In the past year, the Office for Civil Rights, the federal office responsible for enforcing HIPAA privacy requirements, has finalized the rule by which all covered entities and their business associates are required to protect the personal and health information of patients they serve. The rule details the actions a breach of the privacy rule requires including notification of patients. In the past month, OCR has begun to publish significant fines to organizations who have been found responsible for a breach of that privacy rule.
Lots of folks have been waiting to see what kind of fines the OCR would impose upon organizations found responsible for breaches. We are beginning to find out.
On February 14, 2011, HHS entered into an agreement with Massachusetts General Hospital in which the hospital organization agreed to pay $1 million because of the loss of data of 192 patients of one of its outpatient practices. The information lost was on paper and was lost on a subway train. The hospital also agreed to enter into a Corrective Action Plan (CAP) including the implementation of policies and procedures to protect the PHI of its patients.
For those of you who thought these requirements do not affect you if you do not keep any patient information in an electronic form, it is clear that is not how OCR views it. Paper is also vulnerable and OCR is determined to protect that PHI.
The second announced fine was placed on Cignet Health of Prince George’s County Maryland. They were fined $4.3 million. They were accused of denying 42 patients access to their medical records, failed to cooperate with OCR in their investigation of the complaints, indeed failed to reply to OCR’s notifications. OCR determined that “the failure to cooperate was due to Cignet’s willful neglect to comply with the Privacy Rule.”
For those of you who have thought that not keeping records of treatment might be the safest course of action, please think again. If you cannot provide the record when a patient requests it, they have every right to complain and to seek a judgement against you.
Of course, your organizations all have Privacy Policies. Do you know what they are? Do you follow the Procedures that your organization has developed? Does everyone? Part of the requirement is that employees be properly trained in what the policies and procedures are and that their training is regularly refreshed. Oh, and yes, part of the requirement is that the Privacy Officer makes sure the owners of the practice or the Executive Director or Board of Directors is well-informed about how the policies are implemented.
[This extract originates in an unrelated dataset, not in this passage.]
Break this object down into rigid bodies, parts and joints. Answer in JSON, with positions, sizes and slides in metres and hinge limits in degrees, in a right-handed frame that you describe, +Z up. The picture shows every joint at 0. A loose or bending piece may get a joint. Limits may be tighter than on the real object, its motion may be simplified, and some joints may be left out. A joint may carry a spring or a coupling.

How is your organization doing with the stricter Privacy Rule requirements imposed by the HITECH Act? Please share your thoughts, fears and struggles with these requirements and how they affect your organization. Just enter your comments below.
Dave Zachau says:
We are having our Practice attorney update our HIPAA forms and documents to accomodate the HITECH Act. Currently the attorney is working on this project. If anyone has already tackled HITECH’s impact on policies and procedures I would love to hear from you.